C & I looked at cheese while we were in Berkeley Bowl and saw Mt. Tam, which was a contestant in the Tomato Nation NCheeseAA (it made it to the final “fourmage”). The contest was the first time I’d heard of it, and Berkeley Bowl was the first place I saw it. It’s like Brie on crack — soft cheese, white rind. Triple cream. Mmmmm.

But it was $20 for a small wheel, so we decided it should be a treat for after W2W. Since then I think C has had it already herself (direct from the Creamery), but I hadn’t. Yesterday I finally picked some up at the Cowgirl Creamery shop in the Ferry Building, and today I ate half of it after getting home from donating blood (along with slices of a green apple).

Uhh….yeah. It’s the Best Cheese Ever. A robust but not overpowering flavor, slightly tangy, soft, rich, organic and vegetarian, and the milk comes from a farm where the cows are treated humanely and attention is given to sustainability and land management. This is a cheese I can get totally behind.*

A 10-oz round cost me $14, which is a hell of a lot for just any cheese, but doesn’t seem like that much for a piece of pure heaven in cheesy form.

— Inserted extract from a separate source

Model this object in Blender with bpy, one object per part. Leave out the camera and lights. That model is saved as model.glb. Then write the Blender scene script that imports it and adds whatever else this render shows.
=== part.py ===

*When I first became vegetarian I ate a lot of cheese — I’ve always liked cheese, so it was pretty much last on my list of things I wanted to worry about giving up. But over time I’ve worked on eating less of it because most cheese is produced under similar conditions to most meat, so to be consistent with my reasons for giving up meat, I would need to give up any cheese with similar production methods as well.

I don’t think I’ll ever give up cheese totally except for properly-produced stuff (for me, it’s just too hard), but I’ve greatly reduced my consumption of it and other dairy products, and tend to skew toward small amounts of high-qualty cheese. Finding a cheese that meets my criteria for production, like Mt. Tam, is very exciting. Finding out that it’s heaven on a plate is even more exciting.